И, дрожа всеми своими фибрами, я увидел тогда в ней и в других с ужасающей ясностью первоначальное зло, позорную, всегда раскрытую рану, "обливающуюся кровью и издающую запах"…
Когда я снова вернулся в комнату Джулианны, она все еще была под действием анестезии, она была лишена сознания и голоса и по-прежнему была похожа на умирающую. Мать все еще была очень бледна и расстроена.
Но операция оказалась удачной: у докторов был довольный вид.
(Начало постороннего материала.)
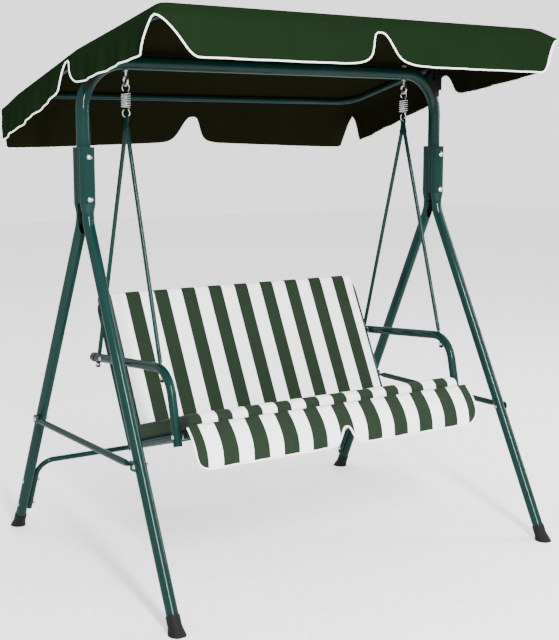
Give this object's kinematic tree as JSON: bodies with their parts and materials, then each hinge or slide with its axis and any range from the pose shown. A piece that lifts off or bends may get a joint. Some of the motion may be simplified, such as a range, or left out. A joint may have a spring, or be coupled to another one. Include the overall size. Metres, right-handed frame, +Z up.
{
  "type": "garden glider swing",
  "caption": "Two-seat glider swing: an A-legged tube frame carries a padded striped bench on springs under a tilting fabric canopy.",
  "frame": {"origin": "on the floor, midway between the four feet", "axes": "+Z up, -Y to the front of the bench, +X to a sitter's left"},
  "size_m": [1.33, 1.0872, 1.528],
  "materials": {
    "frame_paint": "glossy dark green powder coat",
    "zinc_plate": "bright zinc plate",
    "rubber": "matte black rubber",
    "black_plastic": "moulded black plastic",
    "white_plastic": "moulded white plastic",
    "striped_fabric": "woven polyester in wide dark green and white stripes",
    "canopy_fabric": "plain dark green woven polyester with white piping"
  },
  "bodies": {
    "frame": {"crossbar": "frame_paint", "front_left_leg": "frame_paint", "front_right_leg": "frame_paint", "rear_left_leg": "frame_paint", "rear_right_leg": "frame_paint", "front_left_foot": "rubber", "front_right_foot": "rubber", "rear_left_foot": "rubber", "rear_right_foot": "rubber", "left_side_brace": "frame_paint", "right_side_brace": "frame_paint", "rear_stretcher": "frame_paint", "frame_joint_bolts": "zinc_plate", "frame_joint_nuts": "zinc_plate", "brace_bolts": "zinc_plate", "brace_nuts": "zinc_plate", "stretcher_bolts": "zinc_plate", "stretcher_nuts": "zinc_plate", "eye_bolts": "zinc_plate", "eye_bolt_nuts": "zinc_plate", "left_canopy_bracket": "black_plastic", "right_canopy_bracket": "black_plastic", "canopy_pivot_bolts": "zinc_plate"},
    "springs": {"left_spring": "zinc_plate", "right_spring": "zinc_plate"},
    "seat": {"front_left_hanger_rod": "frame_paint", "front_right_hanger_rod": "frame_paint", "rear_left_hanger_rod": "frame_paint", "rear_right_hanger_rod": "frame_paint", "left_armrest": "frame_paint", "right_armrest": "frame_paint", "armrest_end_caps": "black_plastic", "armrest_bolts": "zinc_plate", "armrest_nuts": "zinc_plate", "armrest_spacers": "zinc_plate", "hanger_nuts": "zinc_plate", "hanger_nut_caps": "black_plastic", "back_frame": "frame_paint", "back_frame_plugs": "white_plastic", "seat_frame": "frame_paint", "seat_rear_bar": "frame_paint", "seat_pad": "striped_fabric", "back_pad": "striped_fabric", "seat_valance": "striped_fabric"},
    "canopy": {"canopy_front_bow": "frame_paint", "canopy_rear_bow": "frame_paint", "left_canopy_holder": "black_plastic", "right_canopy_holder": "black_plastic", "canopy_top": "canopy_fabric", "canopy_front_flap": "canopy_fabric", "canopy_rear_flap": "canopy_fabric", "canopy_left_flap": "canopy_fabric", "canopy_right_flap": "canopy_fabric"}
  },
  "joints": [
    {"name": "seat_swing", "type": "hinge", "parent": "frame", "child": "springs", "pos_m": [0, 0, 1.366], "axis": [1, 0, 0], "range_deg": [-20, 20]},
    {"name": "spring_bounce", "type": "slide", "parent": "springs", "child": "seat", "axis": [0, 0, 1], "range_m": [-0.025, 0], "stiffness_N_per_m": 12000, "springref_m": 0.0112, "deforming": ["left_spring", "right_spring"]},
    {"name": "canopy_tilt", "type": "hinge", "parent": "frame", "child": "canopy", "pos_m": [0, 0, 1.408], "axis": [1, 0, 0], "range_deg": [-10, 20]}
  ]
}
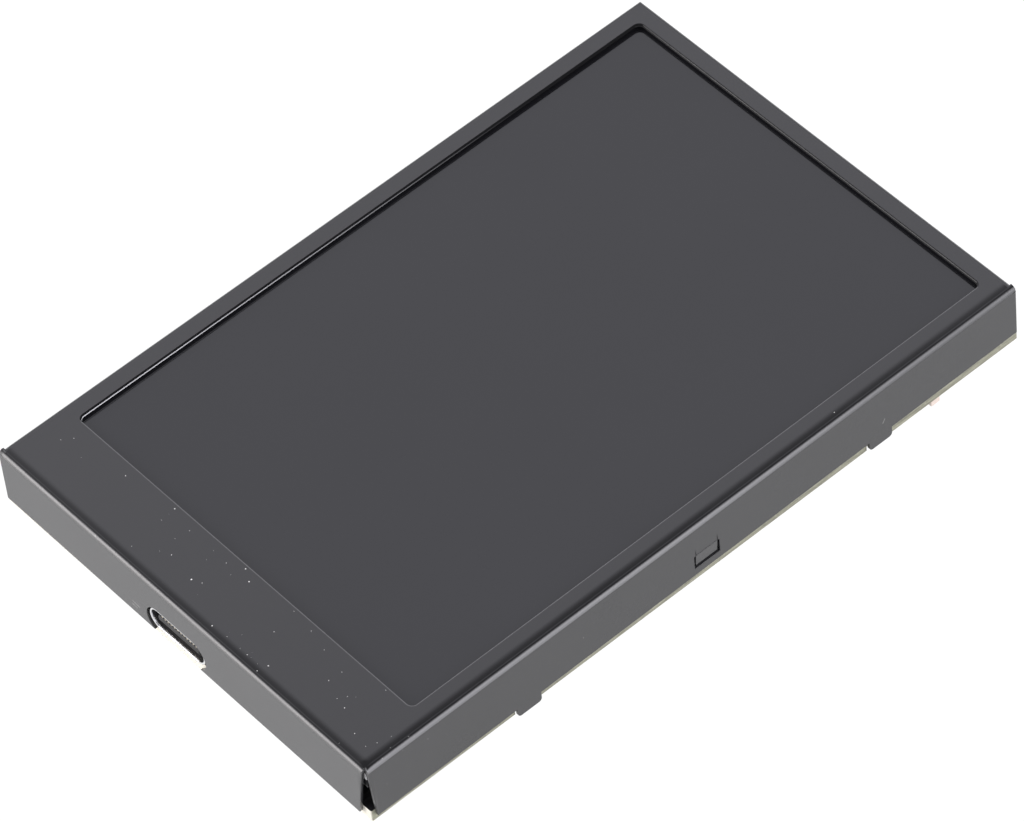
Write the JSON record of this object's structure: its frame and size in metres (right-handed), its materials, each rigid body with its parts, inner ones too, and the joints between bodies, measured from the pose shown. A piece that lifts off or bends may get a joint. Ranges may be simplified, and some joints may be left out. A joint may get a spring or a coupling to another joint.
{
  "type": "tft display module",
  "caption": "Rectangular display module: dark glass panel in a folded black metal cover, seated on a circuit board that carries a data port.",
  "frame": {"origin": "centre of the four mounting nuts, in the plane of their faces", "axes": "+X along the long side, away from the data port; +Z out of the viewing face"},
  "size_m": [0.0904, 0.0593, 0.0109],
  "materials": {
    "cover_paint": "black semi-matt powder paint",
    "tape": "black double-sided foam tape",
    "polariser": "dark polarising film",
    "glass": "clear display glass",
    "silicon": "bare driver chip",
    "film": "diffusing film",
    "guide": "clear acrylic light guide",
    "frame_plastic": "white moulded frame",
    "tray_steel": "thin steel tray",
    "tail_film": "polyimide flexible circuit",
    "lamp": "lamp with yellow phosphor",
    "foam": "black foam",
    "board": "black solder mask over a tan glass-fibre laminate",
    "port_steel": "drawn plated steel shell",
    "port_plastic": "black moulded insulator",
    "gold": "gold-plated contact",
    "chip_plastic": "black moulding compound",
    "tin": "tinned lead",
    "crystal_can": "crystal can",
    "ferrite": "ferrite coil body",
    "ceramic": "tan ceramic with tinned ends",
    "resistor": "black resistor glaze with tinned ends",
    "nut_brass": "plated brass"
  },
  "bodies": {
    "root": {"front_cover": "cover_paint", "bezel_tape": "tape", "front_polariser": "polariser", "upper_glass": "glass", "lower_glass": "glass", "driver_chip": "silicon", "rear_polariser": "polariser", "diffuser_film": "film", "light_guide": "guide", "reflector_film": "film", "panel_frame": "frame_plastic", "rear_tray": "tray_steel", "lamp_strip": "tail_film", "display_tail": "tail_film", "circuit_board": "board", "port_shell": "port_steel", "port_core": "port_plastic", "port_contacts": "gold", "controller": "chip_plastic", "controller_leads": "tin", "memory_chip": "chip_plastic", "memory_leads": "tin", "crystal": "crystal_can", "regulator": "chip_plastic", "regulator_leads": "tin", "boost_coil": "ferrite", "boost_driver": "chip_plastic", "boost_leads": "tin", "lamp_1": "lamp", "lamp_2": "lamp", "lamp_3": "lamp", "lamp_4": "lamp", "lamp_5": "lamp", "lamp_6": "lamp", "foam_pad_1": "foam", "foam_pad_2": "foam", "foam_pad_3": "foam", "foam_pad_4": "foam", "capacitor_1": "ceramic", "capacitor_2": "ceramic", "capacitor_3": "ceramic", "capacitor_4": "ceramic", "capacitor_5": "ceramic", "capacitor_6": "ceramic", "capacitor_7": "ceramic", "capacitor_8": "ceramic", "resistor_1": "resistor", "resistor_2": "resistor", "resistor_3": "resistor", "resistor_4": "resistor", "resistor_5": "resistor", "resistor_6": "resistor", "mounting_nut_1": "nut_brass", "mounting_nut_2": "nut_brass", "mounting_nut_3": "nut_brass", "mounting_nut_4": "nut_brass"}
  },
  "joints": []
}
В воздухе носился запах йодоформа; в углу сестра милосердия, англичанка, наполнила льдом пузырь; помощница скатывала бинт. Понемногу все возвращалось к порядку и к тишине.
Больная долго оставалась в состоянии дремоты; началась легкая лихорадка. Ночью были судороги в животе и неудержимая рвота. Опиум не успокоил ее. Я был вне себя при виде этого нечеловеческого страдания и, думая, что она умирает, я сам не знал, что говорил, что делал, я умирал вместе с нею.
На следующий день состояние больной улучшилось; и потом стало улучшаться с каждым днем.
Силы медленно возвращались.
Я не покидал изголовья. С чувством какой-то хвастливости я старался угодить ей своими поступками прежнего раба; но чувство было другое, это все еще было чувство брата. Не раз случалось, что в тот самый момент, когда я читал ей какую-нибудь любимую ее книгу, мой ум был занят фразой из письма моей любовницы.
Мне не удавалось забыть отсутствующую. Однако, отвечая на ее письмо, я чувствовал себя вялым, скучным и считал это признаком охлаждения, и я повторял: "Кто знает?"
Однажды в моем присутствии мать сказала Джулианне:
- Когда ты встанешь, когда ты сможешь ходить, мы все вместе поедем в Бадиолу.
- Не правда ли, Туллио?
Джулианна взглянула на меня.
- Да, мама, - ответил я, не колеблясь, не размышляя. - Но сперва Джулианна и я поедем в Виллу Сиреней.
И она снова посмотрела на меня и улыбнулась непередаваемой улыбкой, детской, доверчивой, похожей на улыбку больного ребенка, неожиданно получившего большое обещание. И она опустила веки, и продолжала улыбаться с закрытыми глазами, глядевшими куда-то далеко-далеко. И улыбка слабела, слабела, не исчезая.
Как она мне нравилась! Как я обожал ее. Тогда я сознавал, что ничто на свете не может сравниться с простым тихим волнением доброй души.